I know, this is not exactly blooms... but its sure a picture of whats going on in the yard.  I just can't believe how fast those darn leaves are piling up on the patio!!!

Monday, 14 November 2011

How do you deal?

How do you deal with the "w" word ... winter that is?  I have been asking myself this for the past few days now.  Essentially, how will I cope with yet another winter swiftly upon us.  My natural inclination is to look back to the last days of summer, when everything was in its full glory.

I look back to summer evenings along the water...

wishing summer would never come to an end.

Dreaming of a world without fall, winter or early spring (late spring is okay in my books).

But inevitably the sun will set on summer.

So what do you do? Do you plan tropical vacations? Usually that follows in my decision process.  If winter is thrust upon us in the PNW, surely Hawaii or South Florida is not all that bad.

So I dream of great snorkeling...

unforgettable diners on the ocean,

Spectacular vistas,

enchanted water falls,

and all the wonders of an exotic island getaway.

Though it may relieve the winter blues and "fill the sun tank," as I like to say, inevitably, the sun does set on tropical vacations too.  There will still be a whole lot of winter to deal with.

We can try to get inspired by our own natural wonders.

 If you're like me, you'll brew never ending pots of tea and purchase hand warmers in bulk... You'll also dream of spring, reminding yourself that some years, winter ends early.

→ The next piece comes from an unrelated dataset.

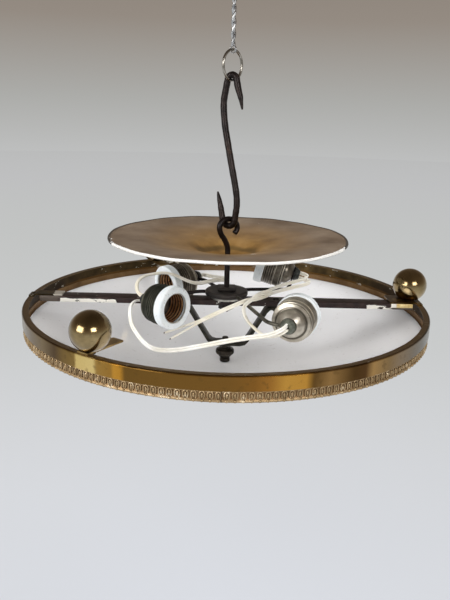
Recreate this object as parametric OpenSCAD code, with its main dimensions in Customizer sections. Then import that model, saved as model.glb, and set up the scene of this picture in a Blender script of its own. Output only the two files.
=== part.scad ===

you'll remember that bananas can grow in February,

you'll remind yourself that palm trees always exude summer

and maybe this year you'll be playing beach volleyball in February.

Or maybe you will start to make plans for next years garden.  What will change? What plant lust will come home with you? Will it be another agave?

Or will you plant succulent art?

Whatever it may be, however it may look, the question remains, "how do you deal?"  I for one am not ready for the "w" word.  Bananas got chopped down, burlap is on hand for emergencies, but my heart, my summer loving heart, is not ready for winter.